A manufacturing method that has corresponding steps that were described above is illustrated stepwise in
The soft baking step 509 makes the structure stabile enough for taking it to the exposure step 510, after which there follows developing at step 511 where the exposed portions of the positive-working photosensitive polymer are removed. Hard baking is made at step 512 and the membrane is etched off the substrate at step 513. Dry baking at step 514 dries off the etching substance. Gas and light barrier layers are applied according to known practice at step 515. Typically towards the end of the manufacturing process there are also steps like cutting the individual windows loose from a batch in which they were manufactured together, and attaching the window membrane to an installing frame.
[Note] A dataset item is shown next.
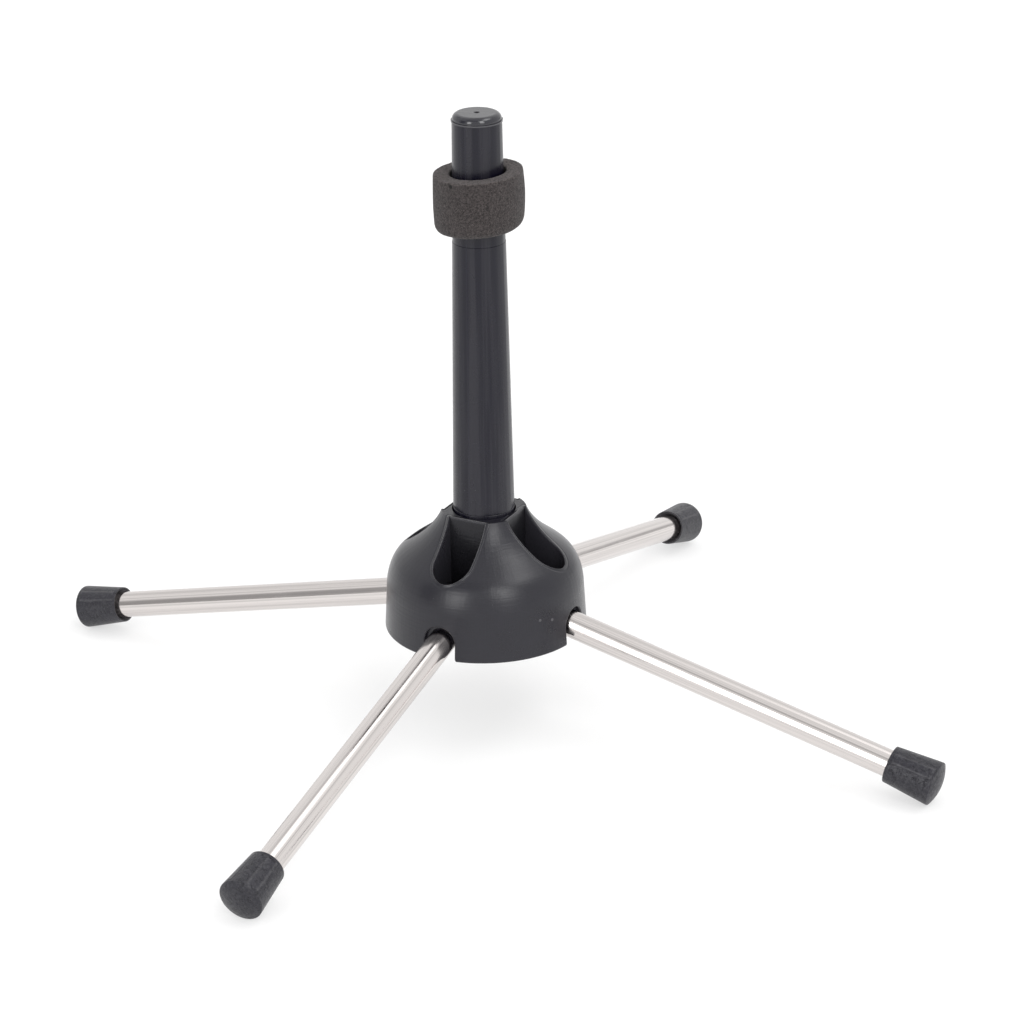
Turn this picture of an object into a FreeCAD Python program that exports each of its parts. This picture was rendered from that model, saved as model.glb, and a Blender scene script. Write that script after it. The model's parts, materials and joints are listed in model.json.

The examples described above should not be construed as exclusive limitations. For example, other polymers than polyimide can be used, and the whole membrane does not need to consist of layers of the same basic polymer. Basically even the film material does not need to be a polymer, although polymers have significant advantages concerning e.g. easy handling in the manufacturing process. Tungsten is not the only possible material of the reinforcement mesh, but other materials, especially other metals, that have suitable tensile strength and other advantageous properties could be used as well. The mesh does not need to consist of one material only, but it may comprise e.g. an alloy of different metals or it may in turn consist of layers attached together previously in the manufacturing sub-process of the mesh. Instead of applying the protective layer and glue layer onto the polymer film and placing a dry mesh into the stack it may prove to be possible to pre-wet the mesh and apply it as such directly onto the film. It may also prove to be possible to omit the protective layer and use a glue layer only (i.e. to apply a glue layer onto a clean film and placing the mesh on top), if a suitable thickness, constitution and other parameters can be found for such a “standalone” glue layer.